Oggi, mentre ero in treno, ho cercato di utilizzare la connessione Wi-Fi gratuita. Il sistema mi ha chiesto di scegliere una password. Dopo averla inserita, la password è risultata non valida perché non conteneva lettere maiuscole, numeri, segni speciali, ecc. Questo è sintomo di una pessima progettazione  ed è più diffusa di quanto immaginiamo. I requisiti per la password sono stupidi e ognuno richiede un diverso set di segni. Non sai mai quali siano i requisiti finché non sbagli. Perché i progettisti impostano il processo così male, non usano mai le password? Non sanno che bisogna spiegare le regole prima, e non dopo? Alla fine della procedura, come se non bastasse, mi è stato richiesto di inserire la carta di credito.

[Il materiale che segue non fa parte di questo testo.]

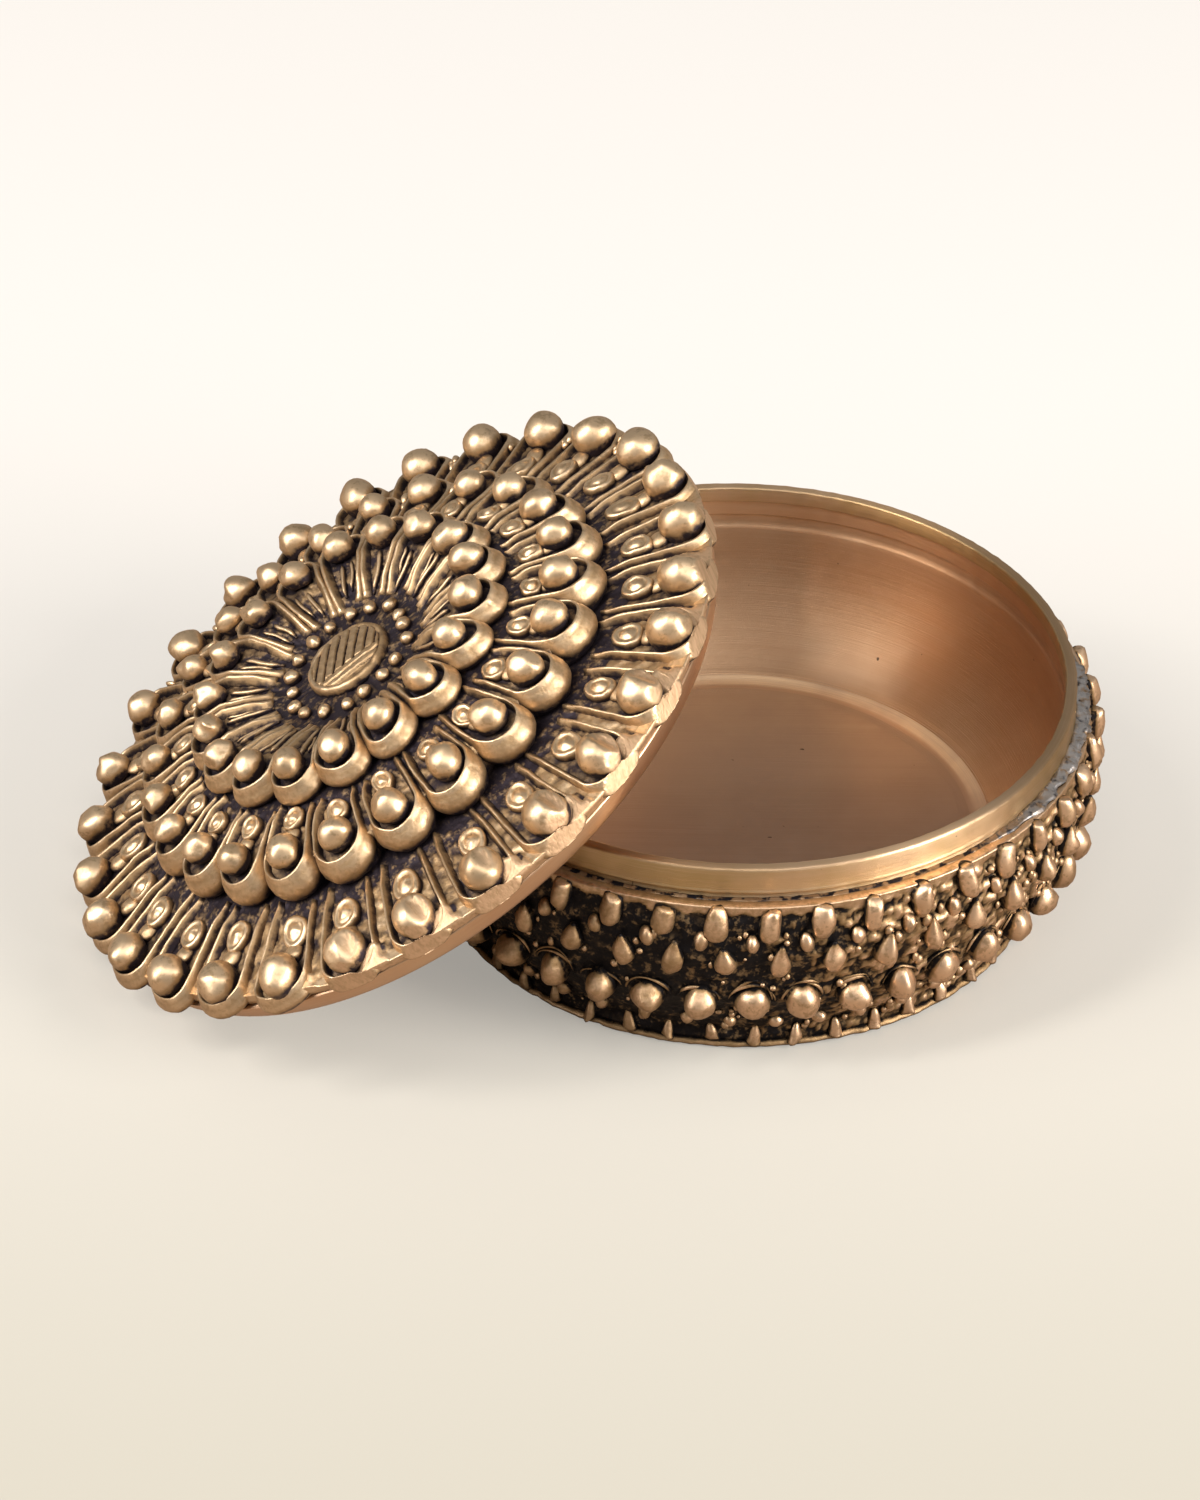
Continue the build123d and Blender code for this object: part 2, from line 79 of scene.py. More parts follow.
# %% Forms: points, faces, relief and filed
def loft(grid, relief, filed=0.0, closed_rows=False):
    """A skin over rows of points. Each row is a closed loop. Open rows get a cap at both ends."""
    rows, columns = grid.shape[:2]
    row, column = np.meshgrid(np.arange(rows if closed_rows else rows - 1), np.arange(columns), indexing="ij")
    next_row, next_column = (row + 1) % rows, (column + 1) % columns
    corners = (row, column), (row, next_column), (next_row, next_column), (next_row, column)
    quads = np.stack([r * columns + c for r, c in corners], -1).reshape(-1, 4)
    faces = [quads]
    if not closed_rows:
        ends = np.arange(columns)
        faces.append(np.stack([ends[::-1], (rows - 1) * columns + ends]))
    values = np.empty((rows, columns, 2))
    values[..., 0], values[..., 1] = relief, filed
    return grid.reshape(-1, 3), faces, values.reshape(-1, 2)


def lumps(points, size, seed):
    """Soft bumps about the given size in mm, from -1 to 1, the same each time for the same seed."""
    source = np.random.default_rng(seed)
    waves = source.normal(size=(3, 16))
    waves *= 2 * np.pi / size * source.uniform(0.5, 1.5, 16) / np.linalg.norm(waves, axis=0)
    return np.sin(points @ waves + source.uniform(0, 2 * np.pi, 16)).sum(-1) / 5.5


def smooth_step(low, high, value):
    """0 below low, 1 above high, and a soft ramp between them."""
    part = np.clip((value - low) / (high - low), 0, 1)
    return part * part * (3 - 2 * part)


def full_turn(count):
    """Angles of a whole turn in equal steps, in radians."""
    return np.arange(count) / count * 2 * np.pi


def ripple(turn, times):
    """A wave along a turn, which starts at a place drawn by chance."""
    return np.sin(turn * times + random.uniform(0, 6))


def radius_of(points):
    """Distance of points from the Z axis."""
    return np.hypot(points[..., 0], points[..., 1])


def azimuth_of(points):
    """Azimuth of points round the Z axis, in degrees."""
    return np.degrees(np.arctan2(points[..., 1], points[..., 0]))


def tipped(points, degrees):
    """Points tipped about the Y axis, so that their top moves outward."""
    tip = math.radians(degrees)
    return points @ np.array([(math.cos(tip), 0, -math.sin(tip)), (0, 1, 0), (math.sin(tip), 0, math.cos(tip))])


def turned_about_z(points, azimuth):
    """Points turned about the Z axis by an azimuth in degrees."""
    angle = math.radians(azimuth)
    turn = np.array([(math.cos(angle), math.sin(angle), 0), (-math.sin(angle), math.cos(angle), 0), (0, 0, 1)])
    return points @ turn


def on_ring(form, radius, height, azimuth):
    """A form made with +X outward, moved to its place on a ring round the Z axis."""
    points, faces, values = form
    return turned_about_z(points + (radius, 0, height), azimuth), faces, values


# %% [markdown]
# The lid has a frame of its own: its origin is the centre of its bottom edge, and the first axis climbs the
# slope. The numbers are the same as in the CAD source, so the dressed lid lies exactly on the CAD lid.

# %% The lid's own frame
lean_direction, lean_tilt = math.radians(7.1), math.radians(33.8)
edge_radius, ceiling_depth, collar_radius, collar_top = 38.3, 4.6, 36.0, 26.1
lean_height = edge_radius * math.sin(lean_tilt)
collar_lift = math.cos(lean_tilt) * (collar_top - lean_height)
lean_reach = collar_radius - (ceiling_depth - 0.3 - collar_lift) / math.sin(lean_tilt)
uphill = np.array((math.cos(lean_direction), math.sin(lean_direction), 0))
sideways = np.array((-math.sin(lean_direction), math.cos(lean_direction), 0))
lid_origin = sideways * -1.9 - uphill * lean_reach + (0, 0, lean_height)
lid_slope = uphill * math.cos(lean_tilt) + (0, 0, math.sin(lean_tilt))
lid_axes = np.array([lid_slope, sideways, np.cross(lid_slope, sideways)])


def lid_place(points):
    """Points of the lid's own frame in the object's frame."""
    return points @ lid_axes + lid_origin


print("lid origin", lid_origin.round(2))

# %% Make a piece from forms
def add_piece(name, forms, nodes, material, slot, on_lid=False, turned=False, brushed_radius=0):
    """Join forms into one mesh object, give it its material and let it stand for the CAD nodes."""
    points, faces, values, start = [], [], [], 0
    for form_points, form_faces, form_values in forms:
        points.append(form_points)
        values.append(form_values)
        for block in form_faces:
            faces += (block + start).tolist()
        start += len(form_points)
    points, values = np.concatenate(points), np.concatenate(values)
    mesh = bpy.data.meshes.new(name)
    mesh.from_pydata((lid_place(points) if on_lid else points) * MM, [], faces)
    tidy = bmesh.new()
    tidy.from_mesh(mesh)
    bmesh.ops.recalc_face_normals(tidy, faces=tidy.faces)
    tidy.to_mesh(mesh)
    tidy.free()
    mesh.shade_smooth()
    for column, attribute in enumerate(("relief", "filed")):
        mesh.attributes.new(attribute, "FLOAT", "POINT").data.foreach_set("value", values[:, column])
    if turned:
        radius = radius_of(points)
        across = np.maximum(radius, 0.01)
        lathe = np.stack([points[:, 0] / across, points[:, 1] / across, radius + points[:, 2]], -1)
        brushed = radius < brushed_radius
        lathe[brushed] = np.stack([points[:, 0] * 0.02, points[:, 0] * 0.01, points[:, 1]], -1)[brushed]
        mesh.attributes.new("lathe", "FLOAT_VECTOR", "POINT").data.foreach_set("vector", lathe.ravel())
    mesh.materials.append(material)
    piece = bpy.data.objects.new(name, mesh)
    bpy.context.collection.objects.link(piece)
    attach(piece, "lid" if on_lid else "base")
    if nodes:
        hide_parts(*nodes)
    print(name, len(mesh.polygons), "faces")
    return piece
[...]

Ho semplicemente lasciato perdere.”

 

Nel suo libro Emotional design. Perché amiamo (o odiamo) gli oggetti della vita quotidiana, affronta il tema del conflitto tra estetica e usabilità. Nel caso estremo in cui non fosse possibile combinare entrambi gli elementi, crede che l’essere umano trarrebbe maggior piacere da un oggetto bello ma difficile da usare o da uno semplice e utile ma poco attraente?

 

“Ci sono due principi fondamentali nel design: il signifier e il feedback. Prendiamo il cellulare moderno, lo smartphone. Un tempo era facile da usare, aveva un design scheumorfico. I bottoni avevano l’aspetto dei loro corrispettivi analogici tridimensionali. Quello era un signifier, spiegava cosa si poteva fare con un oggetto, nell’esempio del bottone era chiaro che lo si poteva premere. Una volta premuto il pulsante, questo rimaneva basso, dando così un feedback. Il nuovo regime di Apple dice che tutto ciò è vecchio stile e che bisogna usare un design piatto. Il risultato è che guardando lo schermo e non è più così intuitivo capire cosa fare e come farlo. Apple era famosa per i suoi prodotti utilizzabili senza bisogno di consultare il libretto delle istruzioni. Ora non è più così.

 

L’estetica è meravigliosa, ma non significa che bisogna per questo rendere il design incomprensibile. Questo è ciò che fa un buon designer, progetta una cosa bella con la giusta facilità di utilizzo.

 

La cosa buona degli esseri umani è che siamo in tanti e possiamo scegliere cose diverse. Quando vado in un negozio di mobili o in un negozio di elettrodomestici, non mi viene data una sola scelta. A volte compro qualcosa a causa della sua bellezza, o perché funziona bene, altre volte scelgo una via di mezzo. In casa mia ho uno spremiagrumi di Philippe Starck. È un pessimo spremiagrumi, ma lo adoro. Non lo tengo nella mia cucina ma in soggiorno, lo chiamo arte. C’è un compromesso tra estetica e utilità, ma siamo sempre liberi di scegliere.

 

Parlando di design del futuro, che è anche il tema del suo libro The Design of Future Things, quale forma prenderà l’interazione tra umani e machine nella realtà di tutti i giorni?

 

“Una delle cose che accadrà è che non noteremo neppure questa interazione. Quando entreremo in una stanza, le luci si accenderanno, forse con intensità diversa in base al momento della giornata. Non dovremo dire niente. Man mano che otterremo dispositivi sempre più intelligenti, loro prenderanno decisioni al nostro posto. A volte in modi che renderanno la nostra vita più facile, altre volte sarà frustrante avere macchine che cercano di leggere le nostre menti. Penso però che il futuro si allontanerà sempre di più dal controllo da parte di un mouse o di una tastiera. Utilizzeremo gesti, la nostra voce o forse le espressioni facciali. Ecco come sarà il futuro. La parte difficile sarà quella di progettare sistemi che lavorino con gruppi di persone, rispondendo alle esigenze collettive in momenti diversi.”